Learning to Limit Data Collection via Scaling Laws: A Computational Interpretation for the Legal Principle of Data Minimization

16 Jul 2021  ·  Divya Shanmugam, Samira Shabanian, Fernando Diaz, Michèle Finck, Asia Biega ·

Modern machine learning systems are increasingly characterized by extensive personal data collection, despite the diminishing returns and increasing societal costs of such practices. Yet, data minimisation is one of the core data protection principles enshrined in the European Union's General Data Protection Regulation ('GDPR') and requires that only personal data that is adequate, relevant and limited to what is necessary is processed. However, the principle has seen limited adoption due to the lack of technical interpretation. In this work, we build on literature in machine learning and law to propose FIDO, a Framework for Inhibiting Data Overcollection.
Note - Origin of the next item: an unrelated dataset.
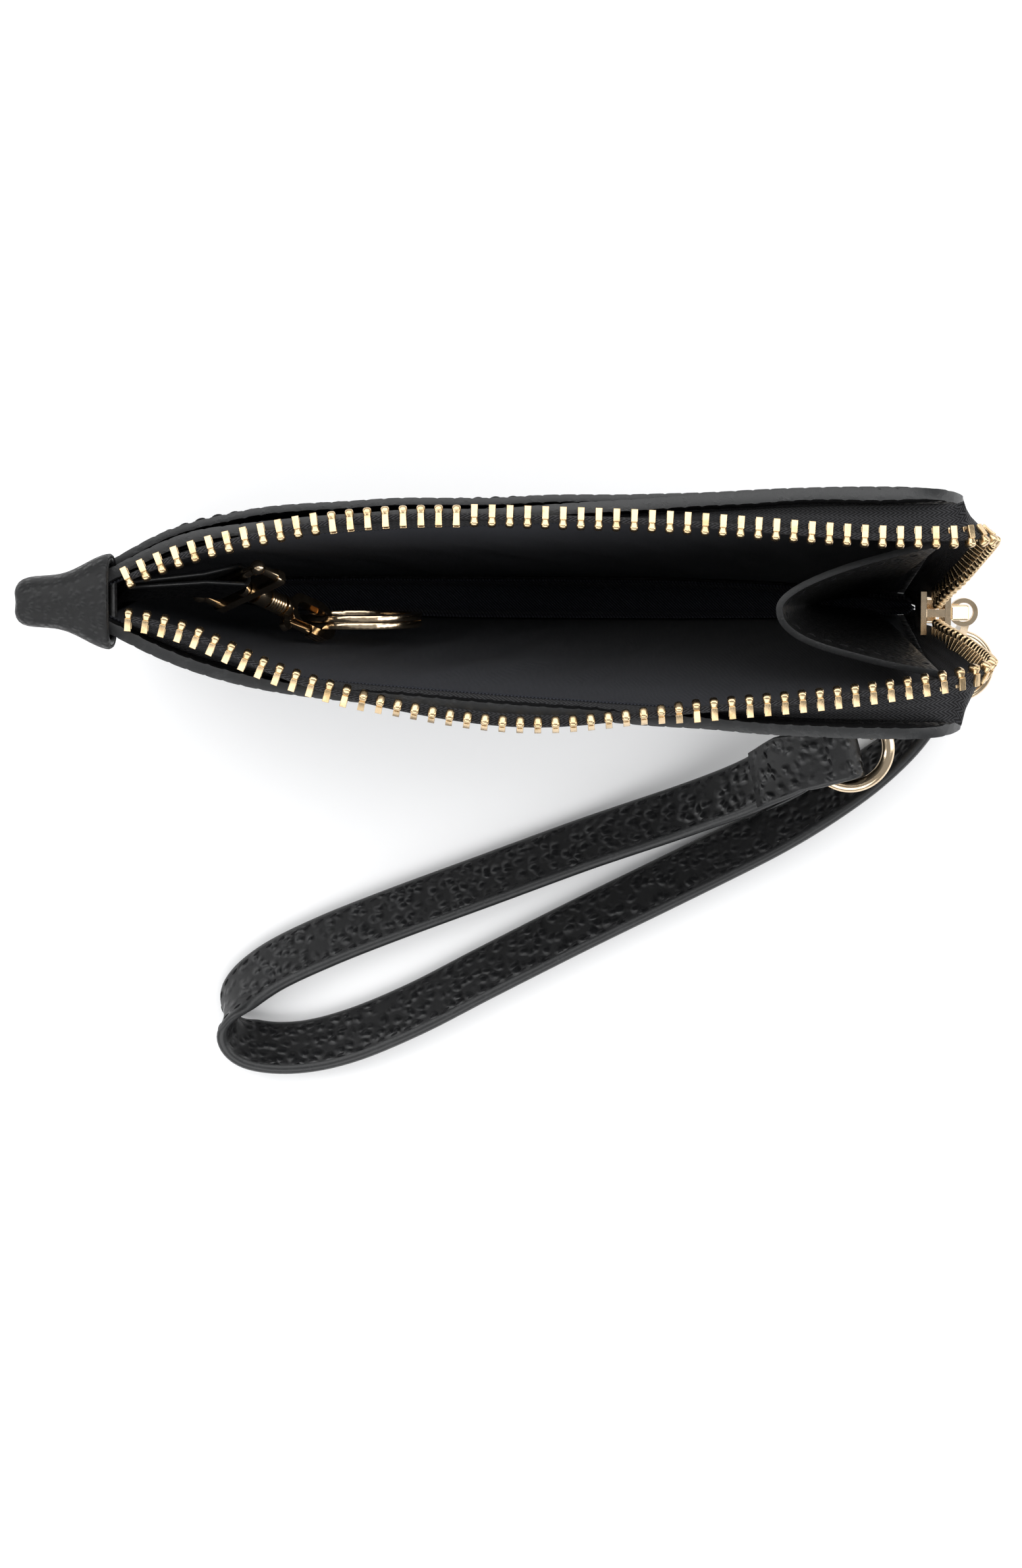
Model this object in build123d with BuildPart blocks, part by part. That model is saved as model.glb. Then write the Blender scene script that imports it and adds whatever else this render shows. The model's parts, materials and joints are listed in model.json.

FIDO learns to limit data collection based on an interpretation of data minimization tied to system performance. Concretely, FIDO provides a data collection stopping criterion by iteratively updating an estimate of the performance curve, or the relationship between dataset size and performance, as data is acquired. FIDO estimates the performance curve via a piecewise power law technique that models distinct phases of an algorithm's performance throughout data collection separately. Empirical experiments show that the framework produces accurate performance curves and data collection stopping criteria across datasets and feature acquisition algorithms. We further demonstrate that many other families of curves systematically overestimate the return on additional data. Results and analysis from our investigation offer deeper insights into the relevant considerations when designing a data minimization framework, including the impacts of active feature acquisition on individual users and the feasability of user-specific data minimization. We conclude with practical recommendations for the implementation of data minimization.